Think of an atom as a tiny ladder of energy steps. The team used a “three-photon ladder” in cesium atoms:
- They shine three lasers (at 895 nm, 636 nm, and 2262 nm) to gently push the atoms up the energy ladder into a Rydberg state (a very high, sensitive step).
- A radio wave at 10.7 GHz then connects two Rydberg steps. When the radio wave suddenly changes its phase (like shifting the start time of a repeating pattern), the atom’s state gets briefly “out of balance.”
- The atoms quickly settle back, which shows up as small, wiggly changes (oscillations) in how much the probe laser passes through the gas. A photodiode measures these changes.
Key ideas explained in everyday language:
- Phase: Imagine two jump ropes being waved. Phase is whether the waves start at the same point in time. A phase jump is like starting your wave a quarter-turn earlier or later.
- Detuning: If you whistle at a pitch slightly off from what the atom “prefers,” that mismatch is detuning.
- Coherence and linewidth: Coherence is how long the atoms “remember” the wave pattern. Narrow linewidth means they forget slowly, so you can see clean oscillations.
- Rabi oscillations: When the atom and the radio wave exchange energy back and forth, the probe light “wiggles.” These wiggles are the Rabi oscillations.
- Doppler shift: If a target moves toward or away from you, the radio echo’s frequency shifts slightly. That tiny shift is what radar uses to figure out speed.
To reduce blurring caused by moving atoms (Doppler broadening), the team arranged the lasers so their momenta mostly cancel out (wavevector matching). They also stabilized the laser frequencies very precisely, used a room-temperature cesium vapor cell, and canceled Earth’s magnetic field nearby. They compared measurements with a detailed computer model (a density matrix calculation) to make sure they understood the physics.

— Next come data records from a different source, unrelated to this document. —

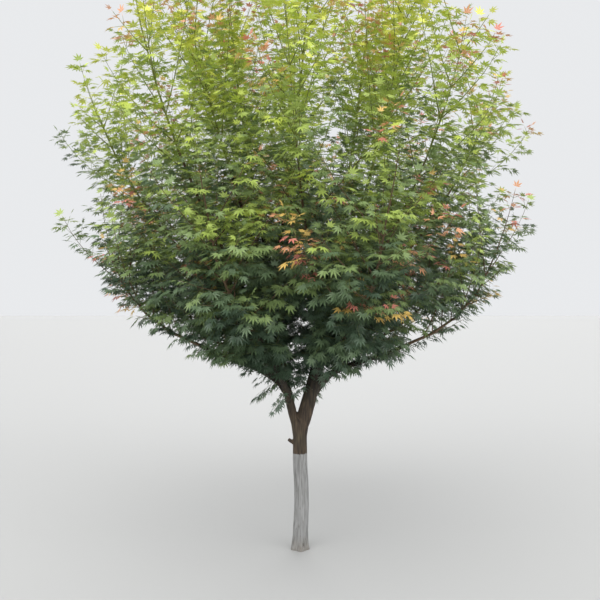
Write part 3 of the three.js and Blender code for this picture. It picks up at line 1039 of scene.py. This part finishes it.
def swelling_skin(bough):
    """The swollen foot of a bough, from inside its parent to inside the bough."""
    steps = SWELLING["steps"]
    share = SWELLING["reach"] * bough["parent_radius"] / path_length(bough["points"])
    points = curve_points(bough["controls"], steps, share)
    widths = np.interp(np.linspace(0, 1, steps + 1), SWELLING["places"], SWELLING["widths"])
    radii = bough["radii"][0] * widths
    radii[0] = min(radii[0], SWELLING["foot_share"] * bough["parent_radius"])
    return closed_tube(f"{bough['name']}_skin", points, radii, SWELLING["sides"])


def stub_skin():
    steps = TRUNK_SKIN["stub_steps"]
    foot, tip = Vector(STUB["foot"]), Vector(STUB["tip"])
    points = [foot.lerp(tip, i / steps) for i in range(steps + 1)]
    radii = np.linspace(*STUB["radii"], steps + 1)
    return closed_tube("stub_skin", points, radii, TRUNK_SKIN["stub_sides"])


def limb_skin(fork):
    points, radii = fine_limb(fork, TRUNK_SKIN["limb_steps"])
    foot = TRUNK_SKIN["limb_foot"]
    radii[: len(foot)] *= foot
    return closed_tube(f"{fork['name']}_skin", points, radii, TRUNK_SKIN["limb_sides"])


def add_trunk(forks, rings):
    parts = [closed_rings("trunk_skin", trunk_rings())]
    parts += [swelling_skin(bough) for bough in rings]
    parts.append(stub_skin())
    parts += [limb_skin(fork) for fork in forks]
    trunk = fused("trunk_and_forks", parts, TRUNK_SKIN["voxel"])
    keep_largest_part(trunk)
    smooth_out(trunk, TRUNK_SKIN["smoothing"])
    raise_bark(trunk)
    cut_at_ground(trunk)
    trunk.data.polygons.foreach_set("use_smooth", np.full(len(trunk.data.polygons), True))
    nodes = ["trunk"] + [f"bough_{fork['name']}" for fork in forks]
    finish_piece(trunk, bark_material("limewashed_bark", coated=True), nodes)


def bough_relief(travelled, shift):
    """Ridged bark round a bough: a height for each ring and side."""
    sides, across = BOUGH_SKIN["sides"], BOUGH_SKIN["across"]
    coarse, fine = BOUGH_SKIN["relief"]
    relief = np.empty((len(travelled), sides))
    for i, distance in enumerate(travelled):
        for s in range(sides):
            turn = 2 * math.pi * s / sides
            x, y = math.cos(turn) * across, math.sin(turn) * across + shift
            place = Vector((x, y, distance * BOUGH_SKIN["along"]))
            finer = noise.noise(place * BOUGH_SKIN["finer"])
            relief[i, s] = coarse * noise.noise(place) + fine * finer
    return relief


def knuckles(travelled, shift):
    """Widths along a bough, as shares, with a knuckle at every old pair of twigs."""
    wave = np.cos(2 * math.pi * travelled / BOUGH_SKIN["knuckle_every"] + shift)
    return 1 + BOUGH_SKIN["knuckle"] * wave ** BOUGH_SKIN["knuckle_sharpness"]


def bough_tube(bough, shift):
    """A bough with knuckles and ridged bark; its open foot lies inside its parent."""
    span = path_length(bough["points"])
    steps = int(span / BOUGH_SKIN["step"])
    points, radii = fine_limb(bough, steps)
    travelled = np.linspace(0, span, steps + 1)
    foot = SWELLING["foot_share"] * bough["parent_radius"]
    radii = np.minimum(radii, foot + BOUGH_SKIN["opening"] * travelled)
    radii = radii * knuckles(travelled, shift)
    relief = bough_relief(travelled, shift)
    return tube_arrays(points, radii[:, None] + relief, BOUGH_SKIN["sides"])


def add_boughs(boughs):
    tubes = [bough_tube(bough, BOUGH_SKIN["unlike"] * i) for i, bough in enumerate(boughs)]
    nodes = [f"bough_{bough['name']}" for bough in boughs]
    material = bark_material("brown_bark", coated=False)
    finish_piece(joined_tubes("boughs", tubes), material, nodes)


# Materials


class Nodes:
    """A new material, with short calls for building its node tree."""

    def __init__(self, name, roughness):
        self.material = bpy.data.materials.new(name)
        self.material.use_nodes = True
        self.tree = self.material.node_tree
        self.shader = self.tree.nodes["Principled BSDF"]
        self.shader.inputs["Roughness"].default_value = roughness

    def link(self, source, target):
        self.tree.links.new(source, target)

    def place(self, stretch):
        """The object's own coordinates, scaled along each axis."""
        source = self.tree.nodes.new("ShaderNodeTexCoord")
        mapping = self.tree.nodes.new("ShaderNodeMapping")
        mapping.inputs["Scale"].default_value = stretch
        self.link(source.outputs["Object"], mapping.inputs["Vector"])
        return mapping.outputs["Vector"]

    def noise(self, pattern):
        stretch, detail = PATTERNS[pattern]
        node = self.tree.nodes.new("ShaderNodeTexNoise")
        node.inputs["Scale"].default_value = 1.0
        node.inputs["Detail"].default_value = detail
        self.link(self.place(stretch), node.inputs["Vector"])
        return node.outputs["Fac"]

    def ramp(self, value, stops, colours):
        node = self.tree.nodes.new("ShaderNodeValToRGB")
        ramp = node.color_ramp
        while len(ramp.elements) < len(stops):
            ramp.elements.new(0.5)
        for element, position, colour in zip(ramp.elements, stops, colours):
            element.position = position
            element.color = srgb(colour)
        self.link(value, node.inputs["Fac"])
        return node.outputs["Color"]

    def math(self, operation, a, b, clamp=False):
        node = self.tree.nodes.new("ShaderNodeMath")
        node.operation = operation
        node.use_clamp = clamp
        for socket, value in zip(node.inputs, (a, b)):
            if isinstance(value, (int, float)):
                socket.default_value = value
            else:
                self.link(value, socket)
        return node.outputs[0]

    def scaled(self, value, factor, offset, clamp=False):
        """The value times the factor, plus the offset."""
        result = self.math("MULTIPLY_ADD", value, factor, clamp)
        result.node.inputs[2].default_value = offset
        return result

    def mix(self, share, a, b):
        node = self.tree.nodes.new("ShaderNodeMix")
        node.data_type = "RGBA"
        self.link(share, node.inputs["Factor"])
        self.link(a, node.inputs["A"])
        self.link(b, node.inputs["B"])
        return node.outputs["Result"]

    def height(self):
        node = self.tree.nodes.new("ShaderNodeSeparateXYZ")
        self.link(self.place((1, 1, 1)), node.inputs[0])
        return node.outputs["Z"]

    def bump(self, value, strength, distance):
        node = self.tree.nodes.new("ShaderNodeBump")
        node.inputs["Strength"].default_value = strength
        node.inputs["Distance"].default_value = distance
        self.link(value, node.inputs["Height"])
        self.link(node.outputs["Normal"], self.shader.inputs["Normal"])


def plain_material(name, colour, roughness):
    nodes = Nodes(name, roughness)
    nodes.shader.inputs["Base Color"].default_value = srgb(colour)
    return nodes.material


def bark_colour(nodes):
    """Brown bark with lengthwise streaks and a little green film, with painted shade from the crown
    darkening it above the fork.
    """
    streaks = nodes.noise("streaks")
    brown = nodes.ramp(streaks, BARK_STOPS, BARK["brown"])
    filmed = nodes.ramp(streaks, BARK_STOPS, BARK["filmed"])
    # painted shade: a darker copy of the bark for the limbs in the crown's shade
    dark = nodes.ramp(streaks, BARK_STOPS, BARK["dark"])
    film = nodes.scaled(nodes.noise("film"), FILM["contrast"], FILM["level"], clamp=True)
    # the share of painted shade, growing from the fork upwards
    above = nodes.scaled(nodes.height(), PAINTED_SHADE_RISE, -PAINTED_SHADE_RISE * FORK_HEIGHT, clamp=True)
    return nodes.mix(above, nodes.mix(film, brown, filmed), dark)


def coat_colour(nodes):
    """Dry limewash, grey in fine lengthwise streaks and stained with soil near the ground; the
    whole coat is also painted darker as shade from the crown.
    """
    # painted shade: the limewash greys are darker than the coat's own white
    white = nodes.ramp(nodes.noise("coat"), COAT["stops"], COAT["white"])
    soil = nodes.ramp(nodes.noise("blotches"), (0.0, 1.0), COAT["soil"])
    low = nodes.scaled(nodes.height(), COAT["dirt_fade"], COAT["dirt_level"])
    dirt = nodes.math("MULTIPLY", low, nodes.noise("dirt"), clamp=True)
    return nodes.mix(dirt, white, soil)


def coat_cover(nodes):
    """Where the limewash is: below its ragged top edge, and not in the cracks."""
    edge = nodes.scaled(nodes.noise("edge"), COAT["ragged"], COAT["top"] - COAT["ragged"] / 2)
    below = nodes.math("SUBTRACT", edge, nodes.height())
    sharp = nodes.math("MULTIPLY", below, COAT["sharpness"])
    cracks = nodes.scaled(
        nodes.noise("cracks"), COAT["crack_contrast"], COAT["crack_level"], clamp=True
    )
    return nodes.math("MULTIPLY", sharp, cracks, clamp=True)


def bark_material(name, coated):
    nodes = Nodes(name, BARK_ROUGHNESS)
    colour = bark_colour(nodes)
    if coated:
        colour = nodes.mix(coat_cover(nodes), colour, coat_colour(nodes))
    nodes.link(colour, nodes.shader.inputs["Base Color"])
    nodes.bump(nodes.noise("grain"), *BUMP["bark"])
    return nodes.material


def twig_material(name, tints):
    """Thin, smoother bark with pale specks."""
    nodes = Nodes(name, TWIG_ROUGHNESS)
    specks = nodes.noise("specks")
    colour = nodes.ramp(specks, TWIG_STOPS, tints)
    nodes.link(colour, nodes.shader.inputs["Base Color"])
    nodes.bump(specks, *BUMP["twigs"])
    return nodes.material


# Assembly


def finish_piece(piece, material, nodes):
    piece.data.materials.append(material)
    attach(piece, "root")
    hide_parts(*nodes)


def build():
    add_camera()
    add_daylight()
    add_floor()
    boughs = grow_boughs()
    forks, rings = boughs[:2], boughs[2:]
    add_trunk(forks, rings)
    add_boughs(rings)
    growth = grow_crown(boughs)
    masses = [f"foliage_{bough['name']}" for bough in boughs]
    add_twigs(growth, masses)
    add_leaves(growth, masses)


build()
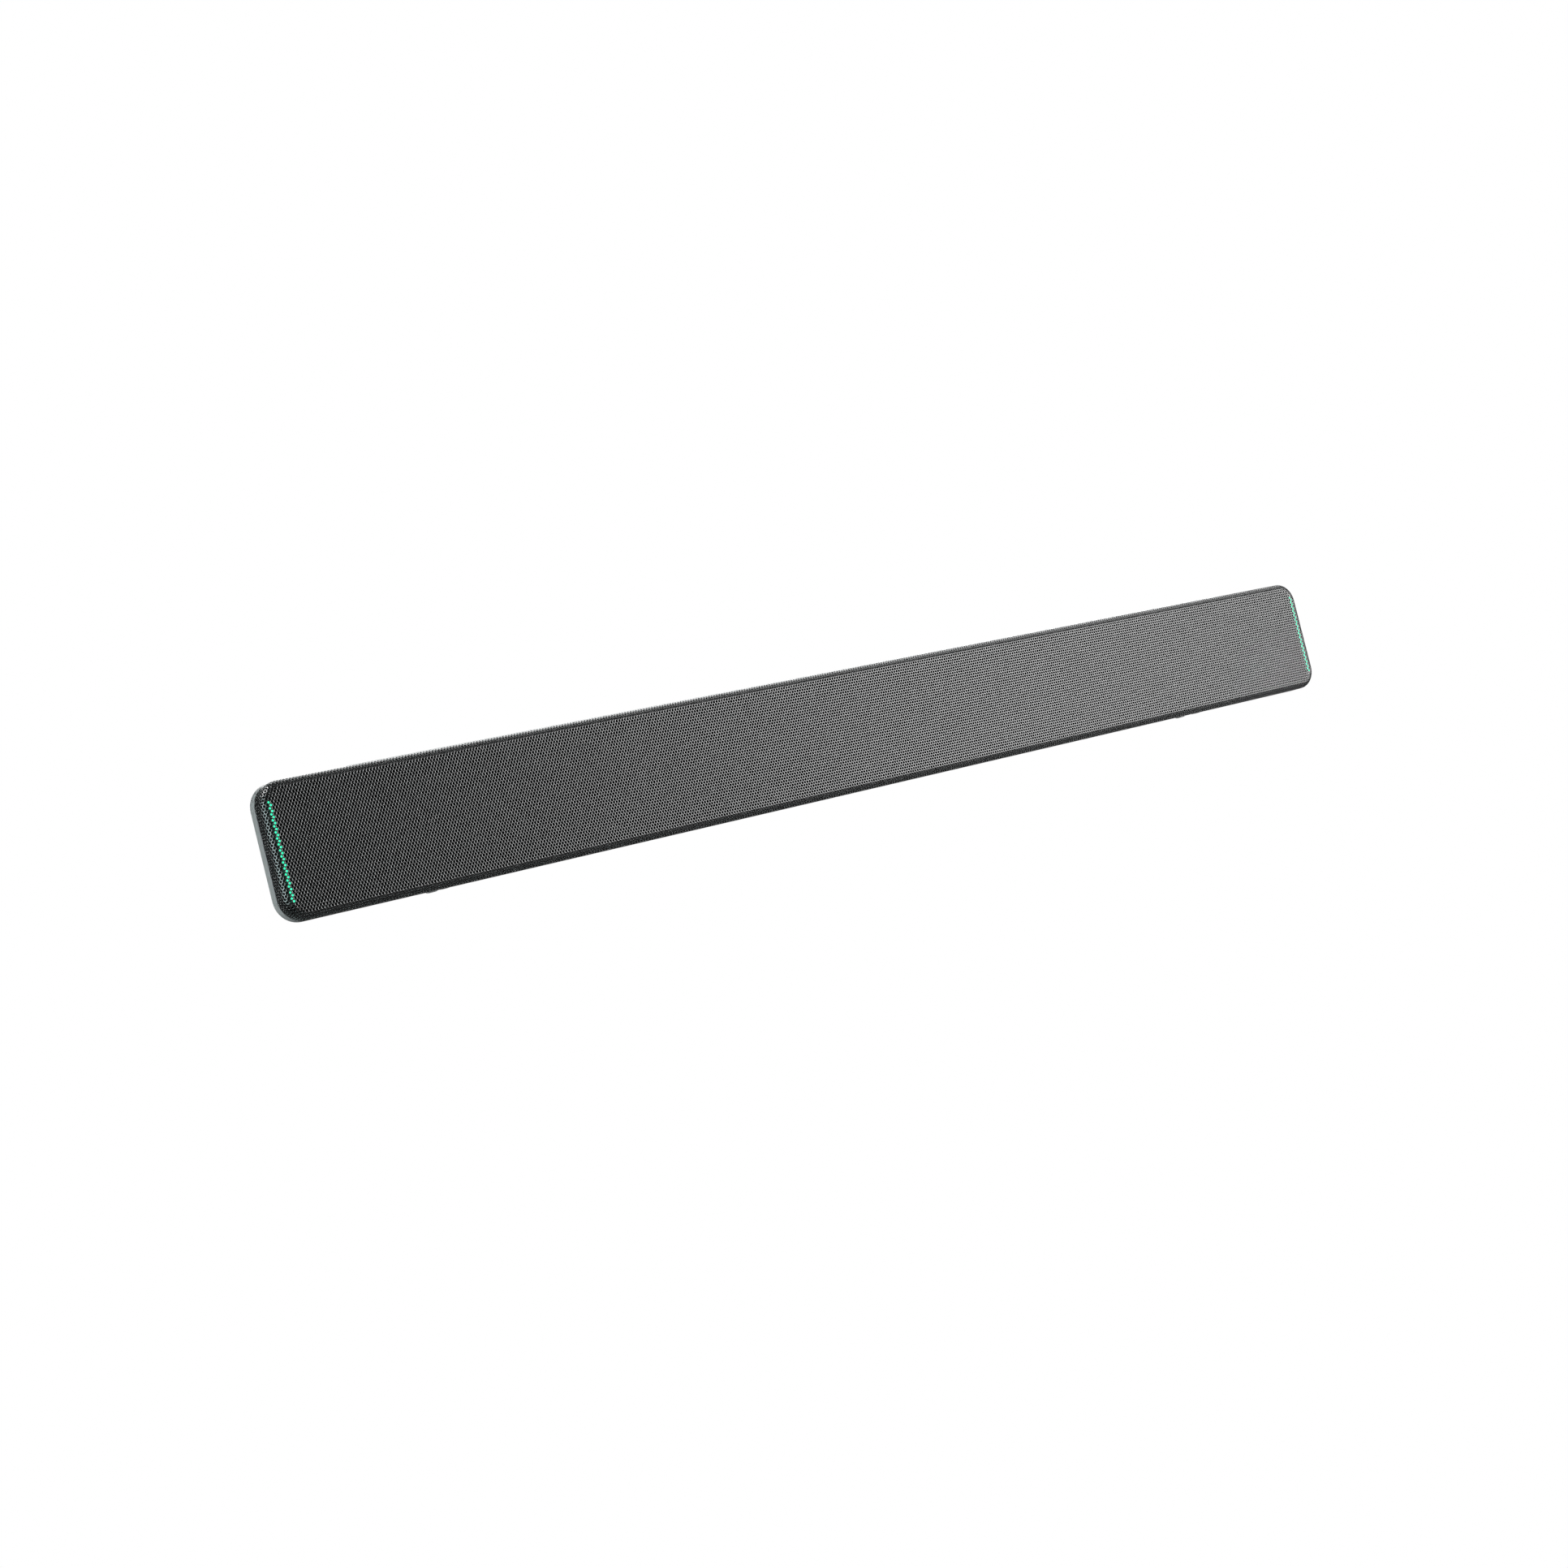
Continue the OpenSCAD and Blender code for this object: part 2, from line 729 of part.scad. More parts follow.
module button(i) {
    under = rear_top - wall - 0.1;
    flange_h = 1.5;
    color("#2c2d2f") {
        at(button_x[i], button_depth, under - flange_h) {
            cylinder(r = button_r + 1.5, h = flange_h);
            cylinder(r = button_r, h = rear_top + button_proud - under + flange_h);
        }
        at(button_x[i], button_depth, button_board_top + switch_h - 0.6)
            cylinder(r = stem_r, h = under - flange_h - button_board_top - switch_h + 0.6);
    }
}

module power_button() { button(0); }
module source_button() { button(1); }
module volume_down_button() { button(2); }
module volume_up_button() { button(3); }

// ---------- screws ----------

module rear_screws() {
    color("#5f6265") for (x = rear_screw_x, up = [-1, 1])
        screw_forward(x, rear_mid + up * rear_screw_dz, body_d - 1.4, 3.6, 1.2, 18, screw_r);
}

module end_screws() {
    color("#5f6265") for (side = [-1, 1], up = [-1, 1])
        screw_forward(side * end_screw_x, face_mid + up * end_screw_dz, band_end, 3.4, 1.4, 7, screw_r);
}

module board_screws() {
    head_r = 2.4;
    head_h = 1.3;
    shank = 7;
    color("#9a9da0") {
        for (side = [-1, 1], up = [-1, 1]) {
            screw_forward(side * main_post_x, face_mid + up * (board_h / 2 - 6),
                main_front + board_t, head_r, head_h, shank, pilot_r - 0.05);
            mount_screw(side * (port_board_w / 2 - 4), port_mid + up * (port_board_h / 2 - 4));
            for (x = [side_board_x0 + 4, side_board_x1 - 4])
                mount_screw(side * x, face_mid + up * (board_h / 2 - 4));
        }
        for (side = [-1, 1]) at(side * 56, button_depth, button_board_top - board_t) {
            translate([0, 0, -head_h]) cylinder(r = head_r, h = head_h);
            cylinder(r = pilot_r - 0.05, h = shank);
        }
    }

    // Holds a rear board from its front side
    module mount_screw(x, z) {
        rod(x, z, head_r, rear_board_front - head_h, rear_board_front);
        rod(x, z, pilot_r - 0.05, rear_board_front, rear_board_front + shank);
    }
}

front_grille();
acoustic_cloth();
grille_frame();
front_baffle();
rear_housing();
light_guide(-1);  // led_light_guide_left
light_guide(1);  // led_light_guide_right
led_board(-1);  // led_board_left
led_board(1);  // led_board_right
led_cables();
driver_basket(1);  // driver_basket_1
driver_basket(2);  // driver_basket_2
driver_basket(3);  // driver_basket_3
driver_basket(4);  // driver_basket_4
driver_surround(1);  // driver_surround_1
driver_surround(2);  // driver_surround_2
driver_surround(3);  // driver_surround_3
driver_surround(4);  // driver_surround_4
driver_cone(1);  // driver_cone_1
driver_cone(2);  // driver_cone_2
driver_cone(3);  // driver_cone_3
driver_cone(4);  // driver_cone_4
voice_coil(1);  // voice_coil_1
voice_coil(2);  // voice_coil_2
voice_coil(3);  // voice_coil_3
voice_coil(4);  // voice_coil_4
driver_magnet(1);  // driver_magnet_1
driver_magnet(2);  // driver_magnet_2
driver_magnet(3);  // driver_magnet_3
driver_magnet(4);  // driver_magnet_4
driver_spiders();
driver_gaskets();
driver_screws();
speaker_box(-1);  // speaker_box_left
speaker_box(1);  // speaker_box_right
main_board();
amplifier_board();
heat_sink();
power_board();
port_board();
port_panel();
dc_socket();
ethernet_socket();
hdmi_socket();
usb_socket();
audio_socket();
button_board();
button_switches();
power_button();
source_button();
volume_down_button();
volume_up_button();
ribbon_cables();
speaker_leads();
wall_inserts();
rubber_feet();
rear_screws();
end_screws();
board_screws();
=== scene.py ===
"""Looks of a conference soundbar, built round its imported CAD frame.

X runs along the bar, the front faces -Y, Z points up, and every length is in metres.
"""

import json
import math

import bmesh
import bpy
import numpy as np
from mathutils import Matrix, Vector


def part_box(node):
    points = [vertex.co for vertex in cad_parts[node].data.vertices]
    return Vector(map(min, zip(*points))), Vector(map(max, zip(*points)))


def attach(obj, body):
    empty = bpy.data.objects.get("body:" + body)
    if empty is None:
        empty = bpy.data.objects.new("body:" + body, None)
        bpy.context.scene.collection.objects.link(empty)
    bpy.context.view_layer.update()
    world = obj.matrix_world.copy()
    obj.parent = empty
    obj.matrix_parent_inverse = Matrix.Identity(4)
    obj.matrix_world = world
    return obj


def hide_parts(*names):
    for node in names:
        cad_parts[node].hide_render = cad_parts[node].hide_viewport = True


MM = 0.001

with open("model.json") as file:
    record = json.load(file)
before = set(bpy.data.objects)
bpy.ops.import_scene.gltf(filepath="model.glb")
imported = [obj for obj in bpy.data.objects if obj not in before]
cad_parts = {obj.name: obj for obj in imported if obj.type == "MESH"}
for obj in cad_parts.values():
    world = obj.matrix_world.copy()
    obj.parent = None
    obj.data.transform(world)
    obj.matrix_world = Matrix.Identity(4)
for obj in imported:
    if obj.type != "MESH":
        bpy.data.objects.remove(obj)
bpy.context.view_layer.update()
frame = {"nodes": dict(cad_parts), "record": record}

# ---------- sizes that the CAD source also names ----------

EDGE_R = 6 * MM
CORNER_R = 18 * MM
SHEET_T = 0.8 * MM
LED_COUNT = 12
REAR_SCREW_X = [-0.4585, -0.125, 0.125, 0.4585]
REAR_SCREW_DZ = 33 * MM
END_SCREW_INSET = 23.5 * MM
END_SCREW_DZ = 25 * MM
RISE = 1.5 * MM
FOOT_X = 0.4
FOOT_DEPTHS = [29 * MM, 50 * MM]
FOOT_R = 5 * MM

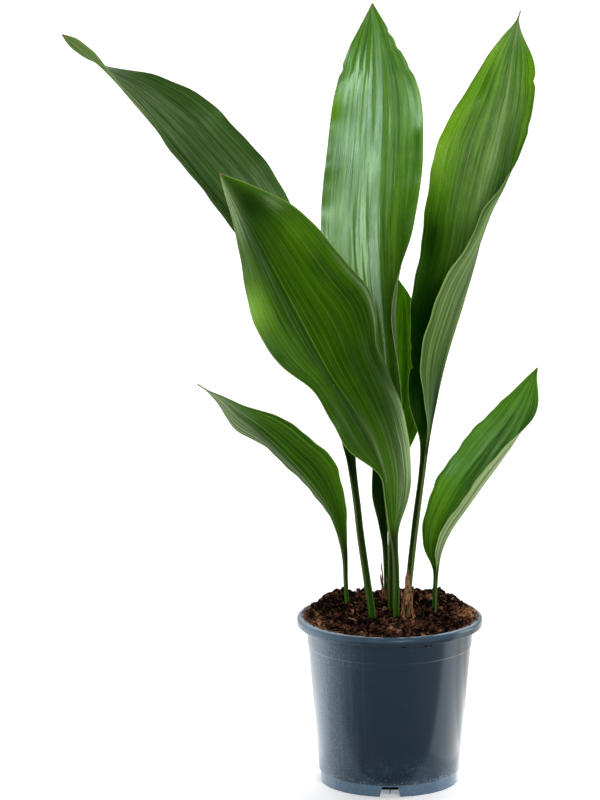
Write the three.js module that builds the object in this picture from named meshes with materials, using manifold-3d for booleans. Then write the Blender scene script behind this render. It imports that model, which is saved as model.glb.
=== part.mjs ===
/**
 * Potted cast iron plant: seven strap-like leaves, each grown in one piece with its own stem, in a
 * tapered grower's pot filled with soil. Millimetres, +Z up; the pot's axis is built on x = y = 0 and
 * the finished group is shifted so that the origin lies at the bottom centre of the whole object's box.
 */
import * as THREE from 'three';
import { mergeVertices } from 'three/addons/utils/BufferGeometryUtils.js';
import Module from 'manifold-3d';

const wasm = await Module();
wasm.setup();

/* ---------- driving dimensions ---------- */

const SEGMENTS = 48; // facets round the pot and the soil, aligned with each other
const CLEARANCE = 0.35; // gap between pieces that touch in the real plant
const OVERRUN = 1; // cutting solids run this far past the faces that they cut

const POT = {
  height: 128,
  lipRadius: 70,
  footRadius: 52,
  footHeight: 9,
  wall: 1.3,
  shoulderHeight: 106, // the stacking step in the wall
  wallRadiusAtFoot: 53.1,
  wallRadiusAtShoulder: 61.4,
  wallRadiusUnderLip: 63.3,
  floorBottom: 3.5,
  floorTop: 5,
};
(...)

What did they find, and why does it matter?
Main findings:
- A sudden phase jump in the radio wave makes the probe light show damped oscillations (wiggles that fade out). This is the atoms turning phase changes into amplitude changes you can see optically.
- The frequency of the wiggles depends on the radio field strength and how far off-resonance the radio is. In simple terms, stronger radio fields make faster wiggles; being off the preferred frequency changes the wiggle pattern.
- The size of the wiggles grows nonlinearly with how big the phase jump is. A 90° phase jump gives a strong, clean signal.
- There are two main wiggle frequencies, linked to “dressed states” (the atom plus laser fields acting together). These match theory well.
- A clever symmetry: flipping the sign of the phase jump looks the same as flipping the sign of the radio detuning. This helps decode the radio frequency shifts.
- Sensitivity: They can tell radio frequency changes as small as about 10 kHz now, and with cleaner signals (longer coherence), they expect to detect even smaller shifts (down to kHz or below).
Why it matters:
- This is all-optical phase sensing—no extra radio mixing or closed-loop interferometers required. The atoms reference themselves and show you phase changes in real time.
- The approach works in a simple, room-temperature vapor cell, which is practical.
- The ability to spot tiny frequency shifts means the sensor can read Doppler shifts from radar echoes, helping measure a target’s speed while also pinpointing its position.
What could this be used for?
Implications and impact:
- Radar: By adding phase modulation to radio pulses, the sensor “compresses” velocity information into the pulse. That allows measuring both range (position) and speed from a single pulse type. The matched filter timing stays sharp, so you still get precise arrival-time information.
- Telecommunications and RF testing: An all-optical phase-sensitive receiver could simplify equipment and reduce calibration complexity.
- Quantum sensing: It shows how dressing atoms with multiple lasers can engineer their response to radio waves, opening doors to new kinds of precise sensors.
In short, the paper demonstrates that with a smart three-laser setup in cesium, Rydberg atoms can watch radio phase changes and turn them into clear optical signals. This makes them promising for future radar and radio systems that are simpler, sensitive, and able to measure both where something is and how fast it’s moving.